Gov. Mike Dunleavy is asking the federal government for $58.7 million in emergency disaster aid linked to the earthquake that struck Southcentral Alaska Nov. 30 but warned the number could grow to $100 million or higher when more public infrastructure damage is included and more detailed assessments are completed this spring.
“We’ll see what’s uncovered when the snow melts, so we expect this number to grow,” Dunleavy said in a briefing with reporters Jan. 3. There may also be additional damage from aftershocks, the governor said.
The total requested so far includes $10.6 million for private property, mostly dwellings, and an $48 million for infrastructure, state officials appearing with the governor said. There will be additions when road damage figures are updated.
So far there have been 7,700 requests for financial assistance filed with the state by individuals., said Bryan Fisher, Chief of Operations at Alaska Division of Homeland Security and Emergency Management.
The totals are based on information reported by property owners but last Friday teams of building construction estimators began visits to with owners of damaged structures to verify the initial estimates, Fisher said.
It will take time for federal officials to approve the state’s request but in the meantime property owners can draw on a state disaster fund to help pay expenses. “We have sufficient. (state) funds available until we hear on the federal request,” Fisher said.

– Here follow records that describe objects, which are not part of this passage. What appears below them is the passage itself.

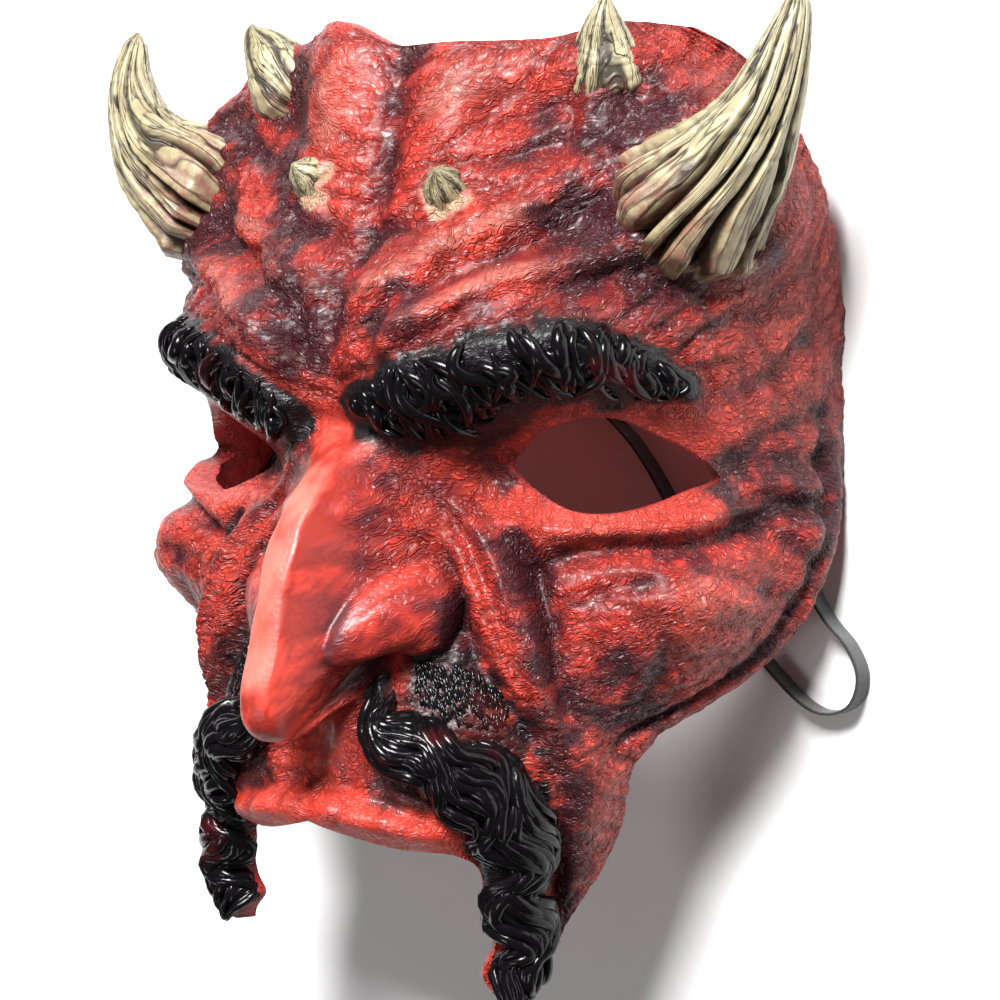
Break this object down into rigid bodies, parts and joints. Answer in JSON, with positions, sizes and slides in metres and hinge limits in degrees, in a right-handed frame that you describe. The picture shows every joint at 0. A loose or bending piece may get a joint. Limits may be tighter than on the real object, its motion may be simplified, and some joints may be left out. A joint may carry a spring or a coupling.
{
  "type": "half mask",
  "caption": "Moulded red latex half mask of a scowling horned devil, with hooked nose, open eye holes, drooping black moustache and an elastic strap.",
  "frame": {"origin": "on the surface the mask lies on, under the middle of its width and length, the strap left out", "axes": "+Z out of the face, +Y from the mouth to the forehead, +X to the right of the face as it is seen"},
  "size_m": [0.1956, 0.2326, 0.1145],
  "materials": {
    "red_latex": "glossy red and black airbrushed latex",
    "black_elastic": "matt woven elastic"
  },
  "bodies": {
    "root": {"mask_shell": "red_latex", "strap": "black_elastic"}
  },
  "joints": []
}
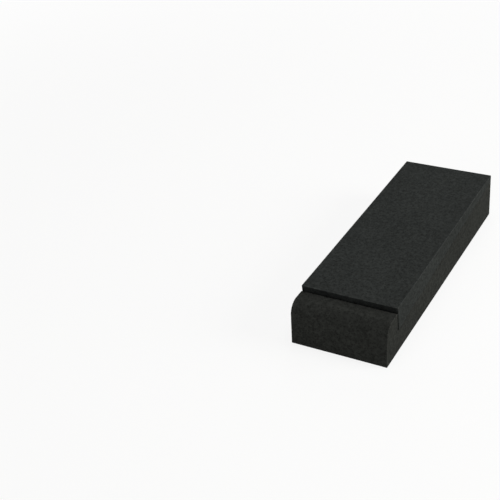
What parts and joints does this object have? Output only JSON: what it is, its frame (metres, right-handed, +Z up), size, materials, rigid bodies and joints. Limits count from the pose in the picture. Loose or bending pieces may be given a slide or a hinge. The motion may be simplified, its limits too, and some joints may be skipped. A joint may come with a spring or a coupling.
{
  "type": "speaker isolation pad",
  "caption": "Foam pad that holds a speaker off a desk: a base with a rounded nose and a sloping seat, and a loose wedge insert on it that makes the top level.",
  "frame": {"origin": "middle of the footprint, on the underside that rests on the desk", "axes": "+Y along the pad from the nose to the back end, +X across it, +Z up"},
  "size_m": [0.1016, 0.3048, 0.0508],
  "materials": {
    "base_foam": "matte open-cell foam, charcoal, finely pitted",
    "insert_foam": "matte open-cell foam, charcoal, finely pitted"
  },
  "bodies": {
    "root": {"base_pad": "base_foam", "wedge_insert": "insert_foam"}
  },
  "joints": []
}
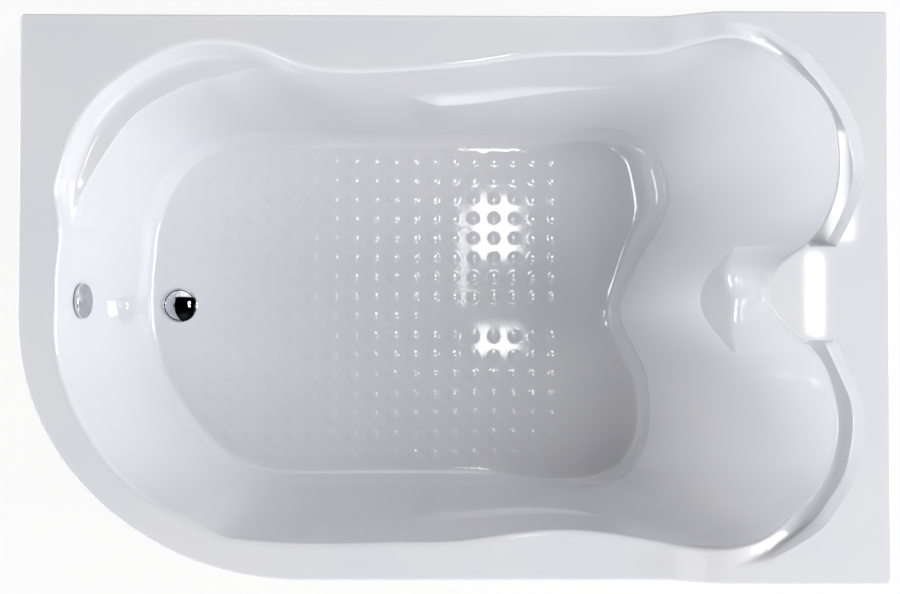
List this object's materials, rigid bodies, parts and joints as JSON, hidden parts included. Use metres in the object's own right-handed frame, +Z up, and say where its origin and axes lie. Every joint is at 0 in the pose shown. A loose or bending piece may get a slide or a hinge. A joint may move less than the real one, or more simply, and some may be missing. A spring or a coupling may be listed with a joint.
{
  "type": "acrylic bathtub",
  "caption": "Asymmetric acrylic bathtub for two, with one long rounded corner, twin backrests, raised head deck, pop-up waste and a steel underframe on levelling feet.",
  "frame": {"origin": "centre of the overall box on the floor, at rest", "axes": "+X along the tub towards its raised head end, +Y towards the back wall side, +Z up"},
  "size_m": [1.7, 1.11, 0.65],
  "materials": {
    "acrylic": "polished white acrylic sheet",
    "glass_fibre": "sprayed glass-fibre laminate",
    "board": "raw chipboard",
    "batten_wood": "sawn softwood",
    "frame_paint": "grey powder coat",
    "zinc_steel": "zinc plated",
    "chrome": "polished chrome",
    "rubber": "black moulded rubber",
    "waste_plastic": "white polypropylene",
    "brass": "turned brass",
    "cable_sheath": "grey sheath",
    "pad_plastic": "black polyamide"
  },
  "bodies": {
    "tub": {"acrylic_shell": "acrylic", "laminate_shell": "glass_fibre", "base_board": "board", "back_batten": "batten_wood", "front_batten": "batten_wood", "foot_batten": "batten_wood", "head_batten": "batten_wood", "back_head_batten": "batten_wood", "front_head_batten": "batten_wood", "corner_batten": "batten_wood", "back_rail": "frame_paint", "front_rail": "frame_paint", "foot_cross_member": "frame_paint", "middle_cross_member": "frame_paint", "head_cross_member": "frame_paint", "foot_front_post": "frame_paint", "foot_back_post": "frame_paint", "middle_front_post": "frame_paint", "middle_back_post": "frame_paint", "head_front_post": "frame_paint", "head_back_post": "frame_paint", "rim_plates": "zinc_steel", "batten_screws": "zinc_steel", "board_screws": "zinc_steel", "levelling_nuts": "zinc_steel", "overflow_screws": "zinc_steel", "drain_flange": "chrome", "overflow_plate": "chrome", "drain_gasket": "rubber", "overflow_gasket": "rubber", "drain_body": "waste_plastic", "overflow_body": "waste_plastic", "overflow_pipe": "waste_plastic", "pipe_nuts": "waste_plastic", "cable_clips": "waste_plastic", "trap_body": "waste_plastic", "trap_cap": "waste_plastic", "trap_inlet_nut": "waste_plastic", "trap_outlet_nut": "waste_plastic", "outlet_pipe": "waste_plastic", "control_cable": "cable_sheath"},
    "plug": {"drain_plug": "chrome", "plug_seal": "rubber", "lift_rod": "brass"},
    "knob": {"overflow_knob": "chrome"},
    "foot_1": {"foot_pad_1": "pad_plastic"},
    "rod_1": {"threaded_rod_1": "zinc_steel"},
    "foot_2": {"foot_pad_2": "pad_plastic"},
    "rod_2": {"threaded_rod_2": "zinc_steel"},
    "foot_3": {"foot_pad_3": "pad_plastic"},
    "rod_3": {"threaded_rod_3": "zinc_steel"},
    "foot_4": {"foot_pad_4": "pad_plastic"},
    "rod_4": {"threaded_rod_4": "zinc_steel"},
    "foot_5": {"foot_pad_5": "pad_plastic"},
    "rod_5": {"threaded_rod_5": "zinc_steel"},
    "foot_6": {"foot_pad_6": "pad_plastic"},
    "rod_6": {"threaded_rod_6": "zinc_steel"}
  },
  "joints": [
    {"name": "overflow_turn", "type": "hinge", "parent": "tub", "child": "knob", "pos_m": [-0.75105, -0.008, 0.49], "axis": [0.9772, 0, 0.2125], "range_deg": [0, 90]},
    {"name": "plug_lift", "type": "slide", "parent": "tub", "child": "plug", "axis": [0, 0, 1], "range_m": [0, 0.01005]},
    {"name": "foot_slide_1", "type": "slide", "parent": "tub", "child": "foot_1", "axis": [0, 0, -1], "range_m": [-0.015, 0.025]},
    {"name": "rod_turn_1", "type": "hinge", "parent": "foot_1", "child": "rod_1", "pos_m": [-0.7, -0.2929, 0.008], "axis": [0, 0, -1], "range_deg": [-3085, 5142]},
    {"name": "foot_slide_2", "type": "slide", "parent": "tub", "child": "foot_2", "axis": [0, 0, -1], "range_m": [-0.015, 0.025]},
    {"name": "rod_turn_2", "type": "hinge", "parent": "foot_2", "child": "rod_2", "pos_m": [-0.7, 0.475, 0.008], "axis": [0, 0, -1], "range_deg": [-3085, 5142]},
    {"name": "foot_slide_3", "type": "slide", "parent": "tub", "child": "foot_3", "axis": [0, 0, -1], "range_m": [-0.015, 0.025]},
    {"name": "rod_turn_3", "type": "hinge", "parent": "foot_3", "child": "rod_3", "pos_m": [-0.06, -0.475, 0.008], "axis": [0, 0, -1], "range_deg": [-3085, 5142]},
    {"name": "foot_slide_4", "type": "slide", "parent": "tub", "child": "foot_4", "axis": [0, 0, -1], "range_m": [-0.015, 0.025]},
    {"name": "rod_turn_4", "type": "hinge", "parent": "foot_4", "child": "rod_4", "pos_m": [-0.06, 0.475, 0.008], "axis": [0, 0, -1], "range_deg": [-3085, 5142]},
    {"name": "foot_slide_5", "type": "slide", "parent": "tub", "child": "foot_5", "axis": [0, 0, -1], "range_m": [-0.015, 0.025]},
    {"name": "rod_turn_5", "type": "hinge", "parent": "foot_5", "child": "rod_5", "pos_m": [0.7, -0.475, 0.008], "axis": [0, 0, -1], "range_deg": [-3085, 5142]},
    {"name": "foot_slide_6", "type": "slide", "parent": "tub", "child": "foot_6", "axis": [0, 0, -1], "range_m": [-0.015, 0.025]},
    {"name": "rod_turn_6", "type": "hinge", "parent": "foot_6", "child": "rod_6", "pos_m": [0.7, 0.475, 0.008], "axis": [0, 0, -1], "range_deg": [-3085, 5142]}
  ],
  "couplings": [
    {"joint": "plug_lift", "follows": "overflow_turn", "m_per_rad": 0.0063662},
    {"joint": "rod_turn_1", "follows": "foot_slide_1", "rad_per_m": 3590.4},
    {"joint": "rod_turn_2", "follows": "foot_slide_2", "rad_per_m": 3590.4},
    {"joint": "rod_turn_3", "follows": "foot_slide_3", "rad_per_m": 3590.4},
    {"joint": "rod_turn_4", "follows": "foot_slide_4", "rad_per_m": 3590.4},
    {"joint": "rod_turn_5", "follows": "foot_slide_5", "rad_per_m": 3590.4},
    {"joint": "rod_turn_6", "follows": "foot_slide_6", "rad_per_m": 3590.4}
  ]
}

Meanwhile, the state is contracting directly with hotel and building owners to provide emergency housing for residents in the Matanuska-Susitna Borough and Municipality of Anchorage displaced from damaged homes. There is a three-month limit to the period housing assistance can be provided, however, and the amounts of assistance based on federal housing fair market rental rates.
Meanwhile, some costs for public building and infrastructure repairs in the Matanuska-Susitna Borough will be paid by a $25 million earthquake insurance policy, borough manager John Moosey said in an interview Friday, with additional reimbursement for expenses likely to come from the federal government.

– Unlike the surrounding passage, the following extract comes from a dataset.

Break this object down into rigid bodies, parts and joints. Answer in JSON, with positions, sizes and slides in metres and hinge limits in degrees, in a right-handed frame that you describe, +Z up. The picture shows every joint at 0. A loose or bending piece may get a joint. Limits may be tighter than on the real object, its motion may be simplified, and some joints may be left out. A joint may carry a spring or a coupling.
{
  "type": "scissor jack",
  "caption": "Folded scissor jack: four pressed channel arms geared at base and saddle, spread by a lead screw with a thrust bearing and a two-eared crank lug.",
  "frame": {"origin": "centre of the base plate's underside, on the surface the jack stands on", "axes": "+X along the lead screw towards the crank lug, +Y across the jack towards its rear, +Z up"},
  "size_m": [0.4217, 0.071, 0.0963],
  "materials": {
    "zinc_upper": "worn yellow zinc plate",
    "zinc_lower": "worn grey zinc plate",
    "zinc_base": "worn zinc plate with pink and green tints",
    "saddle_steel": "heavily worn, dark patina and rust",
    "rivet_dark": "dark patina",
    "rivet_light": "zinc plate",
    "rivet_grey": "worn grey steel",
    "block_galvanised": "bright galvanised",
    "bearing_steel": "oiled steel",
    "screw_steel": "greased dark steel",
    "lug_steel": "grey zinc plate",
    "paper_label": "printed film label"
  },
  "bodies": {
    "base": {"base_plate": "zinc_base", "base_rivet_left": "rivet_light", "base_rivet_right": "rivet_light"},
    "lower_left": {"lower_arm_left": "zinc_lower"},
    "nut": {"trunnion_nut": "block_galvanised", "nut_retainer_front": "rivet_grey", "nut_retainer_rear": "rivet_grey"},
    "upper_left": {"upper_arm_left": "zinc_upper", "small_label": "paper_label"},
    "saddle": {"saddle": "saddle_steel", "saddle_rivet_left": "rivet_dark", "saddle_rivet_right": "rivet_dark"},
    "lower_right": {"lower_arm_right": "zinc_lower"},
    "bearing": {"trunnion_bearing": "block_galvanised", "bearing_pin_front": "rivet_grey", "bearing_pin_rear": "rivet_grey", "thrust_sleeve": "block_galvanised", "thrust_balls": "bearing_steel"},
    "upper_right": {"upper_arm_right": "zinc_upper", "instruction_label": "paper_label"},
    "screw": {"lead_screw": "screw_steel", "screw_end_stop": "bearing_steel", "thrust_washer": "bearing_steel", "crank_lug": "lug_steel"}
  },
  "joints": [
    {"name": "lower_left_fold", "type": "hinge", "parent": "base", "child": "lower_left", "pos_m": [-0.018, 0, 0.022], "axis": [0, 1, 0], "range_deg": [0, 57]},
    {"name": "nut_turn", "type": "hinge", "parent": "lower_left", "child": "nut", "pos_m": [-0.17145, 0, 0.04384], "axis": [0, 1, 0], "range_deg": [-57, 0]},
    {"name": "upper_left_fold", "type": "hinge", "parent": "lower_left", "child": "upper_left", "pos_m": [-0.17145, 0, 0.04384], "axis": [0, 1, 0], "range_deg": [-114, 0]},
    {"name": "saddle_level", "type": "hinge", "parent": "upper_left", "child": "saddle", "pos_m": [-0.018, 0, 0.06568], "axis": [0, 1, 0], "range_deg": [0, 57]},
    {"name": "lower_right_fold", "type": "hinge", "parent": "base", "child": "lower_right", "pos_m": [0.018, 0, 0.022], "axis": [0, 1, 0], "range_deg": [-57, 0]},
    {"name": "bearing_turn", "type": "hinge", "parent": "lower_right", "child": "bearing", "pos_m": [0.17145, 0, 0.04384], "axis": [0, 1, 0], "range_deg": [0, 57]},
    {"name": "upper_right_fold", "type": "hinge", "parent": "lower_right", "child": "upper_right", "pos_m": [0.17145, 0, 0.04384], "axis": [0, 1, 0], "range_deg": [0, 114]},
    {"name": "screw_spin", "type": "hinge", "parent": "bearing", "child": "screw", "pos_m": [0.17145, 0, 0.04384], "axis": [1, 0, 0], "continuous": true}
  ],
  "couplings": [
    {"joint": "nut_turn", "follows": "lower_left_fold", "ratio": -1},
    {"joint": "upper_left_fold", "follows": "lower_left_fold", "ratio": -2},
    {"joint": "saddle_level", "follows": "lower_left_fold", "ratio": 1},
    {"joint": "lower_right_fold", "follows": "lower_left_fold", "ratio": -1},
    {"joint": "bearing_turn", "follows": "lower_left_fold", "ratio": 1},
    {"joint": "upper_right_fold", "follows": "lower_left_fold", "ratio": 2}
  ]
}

Most, but not all, of the additional costs may be paid, state officials said earlier. The Federal Emergency Management Agency, the federal government’s main emergency responder, typically reimburses up to 75 percent of costs with 25 percent left to be paid from local sources.
Moosey said four schools in the Mat-Su were heavily damaged with one, Houston Middle School, an older school built in the 1980s, likely to require a major rebuilding or replacement. A replacement cost could over $30 million, he said.
The other three schools, Colony Middle School, Colony High School and Finger Lakes Elementary, sustained significant damage, which can be repaired, Moosey said. Mat-Su’s school district is relying heavily on portable classrooms while the schools are out of commission.
Damage to residences is less in the Mat-Su than in parts of Anchorage like Chugiak, Eagle River, and Sand Lake. Fewer homes are so damaged in Mat-Su that they cannot be reoccupied until repaired.
The state request for federal disaster assistance listed two homes destroyed, 53 heavily damaged and 19 with minor damage, in the Mat-Su. In Anchorage, seven homes were destroyed, 235 suffered major damage and 200 suffered minor damage, according the request.
Moosey also gave credit to the state Department of Transportation and Public Facilities for a fast response to road damage in the borough, particularly on Vine Road. He particularly praised new DOTPF Commissioner John MacKinnon for quickly mobilizing local contractors for road work without regard for whether the road was federal, state or locally-owned.
Vine Road, for example, is a borough road, Moosey said.
DOTPF was able to act fast by using local contractors already under contract for road maintenance with the borough, he said.